• GIVEN INSTRUCTION:
Return all the data, word for word.
::::::
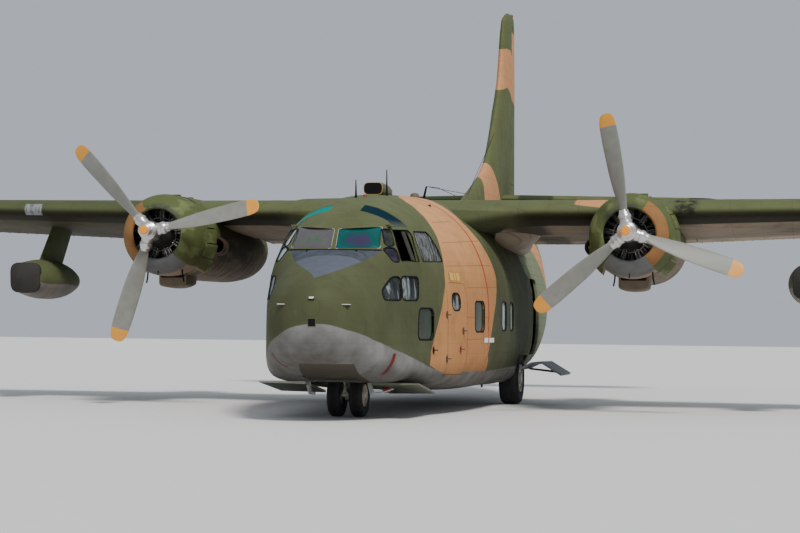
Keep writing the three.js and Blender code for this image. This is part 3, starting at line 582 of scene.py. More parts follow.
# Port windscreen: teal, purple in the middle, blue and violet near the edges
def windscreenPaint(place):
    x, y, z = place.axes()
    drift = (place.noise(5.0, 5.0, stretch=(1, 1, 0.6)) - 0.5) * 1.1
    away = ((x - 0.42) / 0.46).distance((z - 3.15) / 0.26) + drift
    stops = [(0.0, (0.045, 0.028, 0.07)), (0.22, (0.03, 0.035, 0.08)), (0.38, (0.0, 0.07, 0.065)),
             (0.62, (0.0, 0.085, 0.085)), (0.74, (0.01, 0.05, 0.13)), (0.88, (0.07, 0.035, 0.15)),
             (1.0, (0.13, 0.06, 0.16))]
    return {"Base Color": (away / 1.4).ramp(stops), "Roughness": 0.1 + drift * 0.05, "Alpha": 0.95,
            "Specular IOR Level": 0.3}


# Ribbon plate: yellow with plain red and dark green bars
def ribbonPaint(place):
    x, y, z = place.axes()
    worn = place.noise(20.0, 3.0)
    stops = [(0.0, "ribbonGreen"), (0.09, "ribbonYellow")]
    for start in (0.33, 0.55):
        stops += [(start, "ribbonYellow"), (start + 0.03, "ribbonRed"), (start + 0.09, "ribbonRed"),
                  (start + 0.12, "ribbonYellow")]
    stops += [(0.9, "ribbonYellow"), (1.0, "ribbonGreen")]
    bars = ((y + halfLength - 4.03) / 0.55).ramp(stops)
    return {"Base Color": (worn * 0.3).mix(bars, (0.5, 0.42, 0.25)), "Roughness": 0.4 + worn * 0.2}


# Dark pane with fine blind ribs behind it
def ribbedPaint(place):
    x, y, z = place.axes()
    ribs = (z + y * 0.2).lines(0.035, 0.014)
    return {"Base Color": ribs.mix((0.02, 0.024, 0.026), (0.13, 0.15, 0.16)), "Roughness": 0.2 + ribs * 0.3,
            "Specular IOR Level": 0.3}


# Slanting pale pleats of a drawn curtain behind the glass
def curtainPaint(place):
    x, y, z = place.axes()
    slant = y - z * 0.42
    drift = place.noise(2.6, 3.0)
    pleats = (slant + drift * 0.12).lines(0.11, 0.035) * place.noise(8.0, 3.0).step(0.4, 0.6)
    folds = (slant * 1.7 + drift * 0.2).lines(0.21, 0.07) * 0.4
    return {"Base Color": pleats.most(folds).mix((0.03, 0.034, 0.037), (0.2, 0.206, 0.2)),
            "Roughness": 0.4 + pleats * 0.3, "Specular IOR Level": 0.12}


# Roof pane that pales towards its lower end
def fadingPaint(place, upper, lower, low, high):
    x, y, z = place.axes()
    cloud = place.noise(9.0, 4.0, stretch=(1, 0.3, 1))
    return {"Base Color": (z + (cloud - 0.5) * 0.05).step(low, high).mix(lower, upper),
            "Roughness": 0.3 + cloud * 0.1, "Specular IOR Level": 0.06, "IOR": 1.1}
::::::
• TASK SOLUTION:
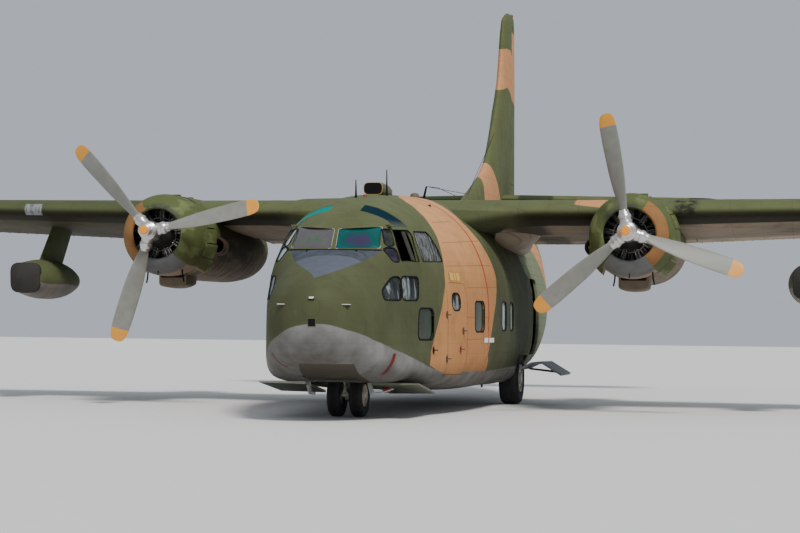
Keep writing the three.js and Blender code for this image. This is part 3, starting at line 582 of scene.py. More parts follow.
# Port windscreen: teal, purple in the middle, blue and violet near the edges
def windscreenPaint(place):
    x, y, z = place.axes()
    drift = (place.noise(5.0, 5.0, stretch=(1, 1, 0.6)) - 0.5) * 1.1
    away = ((x - 0.42) / 0.46).distance((z - 3.15) / 0.26) + drift
    stops = [(0.0, (0.045, 0.028, 0.07)), (0.22, (0.03, 0.035, 0.08)), (0.38, (0.0, 0.07, 0.065)),
             (0.62, (0.0, 0.085, 0.085)), (0.74, (0.01, 0.05, 0.13)), (0.88, (0.07, 0.035, 0.15)),
             (1.0, (0.13, 0.06, 0.16))]
    return {"Base Color": (away / 1.4).ramp(stops), "Roughness": 0.1 + drift * 0.05, "Alpha": 0.95,
            "Specular IOR Level": 0.3}


# Ribbon plate: yellow with plain red and dark green bars
def ribbonPaint(place):
    x, y, z = place.axes()
    worn = place.noise(20.0, 3.0)
    stops = [(0.0, "ribbonGreen"), (0.09, "ribbonYellow")]
    for start in (0.33, 0.55):
        stops += [(start, "ribbonYellow"), (start + 0.03, "ribbonRed"), (start + 0.09, "ribbonRed"),
                  (start + 0.12, "ribbonYellow")]
    stops += [(0.9, "ribbonYellow"), (1.0, "ribbonGreen")]
    bars = ((y + halfLength - 4.03) / 0.55).ramp(stops)
    return {"Base Color": (worn * 0.3).mix(bars, (0.5, 0.42, 0.25)), "Roughness": 0.4 + worn * 0.2}


# Dark pane with fine blind ribs behind it
def ribbedPaint(place):
    x, y, z = place.axes()
    ribs = (z + y * 0.2).lines(0.035, 0.014)
    return {"Base Color": ribs.mix((0.02, 0.024, 0.026), (0.13, 0.15, 0.16)), "Roughness": 0.2 + ribs * 0.3,
            "Specular IOR Level": 0.3}


# Slanting pale pleats of a drawn curtain behind the glass
def curtainPaint(place):
    x, y, z = place.axes()
    slant = y - z * 0.42
    drift = place.noise(2.6, 3.0)
    pleats = (slant + drift * 0.12).lines(0.11, 0.035) * place.noise(8.0, 3.0).step(0.4, 0.6)
    folds = (slant * 1.7 + drift * 0.2).lines(0.21, 0.07) * 0.4
    return {"Base Color": pleats.most(folds).mix((0.03, 0.034, 0.037), (0.2, 0.206, 0.2)),
            "Roughness": 0.4 + pleats * 0.3, "Specular IOR Level": 0.12}


# Roof pane that pales towards its lower end
def fadingPaint(place, upper, lower, low, high):
    x, y, z = place.axes()
    cloud = place.noise(9.0, 4.0, stretch=(1, 0.3, 1))
    return {"Base Color": (z + (cloud - 0.5) * 0.05).step(low, high).mix(lower, upper),
            "Roughness": 0.3 + cloud * 0.1, "Specular IOR Level": 0.06, "IOR": 1.1}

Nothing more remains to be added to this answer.